Is it true that life under Marcos’ Martial Law was peaceful?

The Marcos dictatorship is undeniably one of the darkest chapters of the Philippine history, it was a time when freedom of speech was curtailed, democracy was non-existent and peace became a privilege for some. Amnesty International recorded 34, 000 tortures, 3, 240 deaths and 70, 000 prisoners from 1972 to 1981. From the beginning of the dictatorship and to the end, it was never peaceful.

Peace on the surface, chaos inside

For someone who is privileged enough they could claim that the dictatorship was peaceful if only you stayed quiet. However, this is a privilege especially for those who are not living in extremely poor conditions. The right to freedom of speech, organization and protest is a way for the people to voice out in order for them to improve their standards of living. However, during Martial Law those rights were taken away, the toiling masses that demands change were subjected to imprisonment, torture and murder. 

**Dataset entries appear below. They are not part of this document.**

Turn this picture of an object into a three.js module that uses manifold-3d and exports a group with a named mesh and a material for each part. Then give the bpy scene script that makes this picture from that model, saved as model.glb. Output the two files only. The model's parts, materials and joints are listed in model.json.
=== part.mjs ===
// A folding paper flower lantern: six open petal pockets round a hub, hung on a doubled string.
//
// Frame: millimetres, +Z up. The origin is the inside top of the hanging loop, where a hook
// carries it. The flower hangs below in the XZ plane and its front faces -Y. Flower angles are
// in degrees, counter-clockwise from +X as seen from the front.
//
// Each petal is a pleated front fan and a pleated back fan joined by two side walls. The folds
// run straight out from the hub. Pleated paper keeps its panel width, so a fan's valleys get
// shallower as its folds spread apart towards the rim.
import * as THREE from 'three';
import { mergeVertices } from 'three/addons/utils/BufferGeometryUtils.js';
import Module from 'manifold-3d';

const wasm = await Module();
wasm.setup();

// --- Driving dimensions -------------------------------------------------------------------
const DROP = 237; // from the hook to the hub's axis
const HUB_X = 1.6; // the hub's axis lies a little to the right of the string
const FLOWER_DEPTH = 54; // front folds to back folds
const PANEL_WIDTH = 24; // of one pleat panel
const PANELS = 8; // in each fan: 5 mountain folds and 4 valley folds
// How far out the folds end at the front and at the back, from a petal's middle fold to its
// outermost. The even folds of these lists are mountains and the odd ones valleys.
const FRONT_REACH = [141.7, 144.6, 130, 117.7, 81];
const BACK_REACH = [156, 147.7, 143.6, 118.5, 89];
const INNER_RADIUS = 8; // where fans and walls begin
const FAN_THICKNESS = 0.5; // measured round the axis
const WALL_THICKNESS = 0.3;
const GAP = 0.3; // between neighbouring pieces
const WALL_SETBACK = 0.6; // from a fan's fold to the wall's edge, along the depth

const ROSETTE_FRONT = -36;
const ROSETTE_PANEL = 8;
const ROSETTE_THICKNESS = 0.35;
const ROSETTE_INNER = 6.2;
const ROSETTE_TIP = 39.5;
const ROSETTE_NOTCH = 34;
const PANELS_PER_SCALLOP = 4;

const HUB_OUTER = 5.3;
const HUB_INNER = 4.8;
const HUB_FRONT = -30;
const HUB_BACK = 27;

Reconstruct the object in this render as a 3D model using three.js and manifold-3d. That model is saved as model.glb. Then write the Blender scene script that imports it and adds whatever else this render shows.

Idealistic students who are thirsty for change, and progress were tagged as communists, imprisoned, tortured to death, and murdered. Reformist politicians were not spared as well although tolerated by the Marcos regime. The media who serve as the watchdogs of a society were quickly stifled by the regime as all periodicals from the mainstream to the campus journos were padlocked, and shut down.

These conditions served as an impetus for the toiling masses to seek for an alternative in order to improve their standards of living. And due to the repressive, and authoritarian nature of the regime, some decided to remain in the belly of the demon in the underground movement to amplify the anti – Marcos sentiment but with the contrast threat of being caught by Constabulary. But many were forced to rebel, and to take up arms against the Marcos regime.

Revolutionary opposition

In Mindanao, the Moro National Liberation Front was mobilized which was formed by Muslim students and politicians to create the Bangsa Moro Republik (Moro National Republic), composed of Mindanao, Sulu, and Palawan. This sparked a war that lasted from 1973 to 1977. Over the course of the war between the MNLF and the Marcos regime, 13, 000 people were killed. 

On the other hand, the Communist Party of the Philippines and the New People’s Army grew stronger when Martial Law was declared. This is despite Martial Law’s supposed goal which is to quell communist uprising, the CPP – NPA only grew stronger with an estimated guerilla force of 15,000 at the countryside and one million mass base in urban cities. This fast growth of the communist rebel group in the countryside is because of the human rights abuses due to high military presence, meanwhile it appears as a revolutionary alternative especially to the peasants, and the workers who are living in extremely poor conditions. 

The conflict between the CPP and the Marcos regime resulted in a war which cost thousands of innocent lives, and huge casualties from both sides, a war that is still happening even to this very day. And as the Marcos regime weakened, the CPP grew stronger.

The end of Martial Law

As years goes by, the Marcos regime continue to weaken as the country was plunged into further chaos. Corruption, impunity, and the growing resistance in both the urban cities and at the countryside further weakened the regime. 

Meanwhile, inside the ranks of the Armed Forces of the Philippines dissatisfaction grows, and PMA’ers officials who are resentful to their ROTC subordinates who were given higher positions by the dictator who formed Reform the Armed Forces Movement (RAM) led by Juan Ponce Enrile are plotting a coup. 

The goal is to kill General Fabian Ver, and arresting the Marcos family inside the Malacanang to install a revolutionary government led by military officials.  The coup was botched due to the fact Marcos was aware of the said coup, which forced the coup leaders to retreat to Camp Aguinaldo.

Cardinal Sin then rallied millions of Filipino masses through Radio Veritas to flock to the capital to support the coup who were about to be wiped out by Marcos loyalist troops. 

This event served as an opportunity for both the reformists, and the revolutionaries with the death of Ninoy Aquino, the arrest of the key leaders of the Communist Party and the growing dissent inside the ranks of the military. 

Cory Aquino took advantage of this who was at that time in Cebu in a campaign trail,  to return to Manila and “lead” the People Power uprising to oust Marcos and install a new government which only restored power for the other side of the ruling class.

This also served as an opportunity for the CPP who mobilize millions of their mass base to oust the dictator in order for their leaders to be set free as promised by the reformists.

Chaos and disorder under Duterte

During the presidential campaign, Rodrigo Duterte had been vocal about his platform to eradicate drugs in the country. As soon as he took office, his infamous War on Drugs began. Killings by the police and unknown armed individuals continued in the context of the government’s anti-drug campaign. The Philippine National Police (PNP) acknowledged that 6,500 individuals have been slain since July 2016. However, human rights groups stated, as per government records, that there are more than 20,000 death counts. Many of these cases were classified as homicide under investigations.

The Duterte administration has also perpetuated killings amongst basic sectors, over 274 peasants have been slain. The freedom of the press has always been a target, media organizations say that at least 16 journalists have been killed in work-related attacks under the Duterte administration since 2016.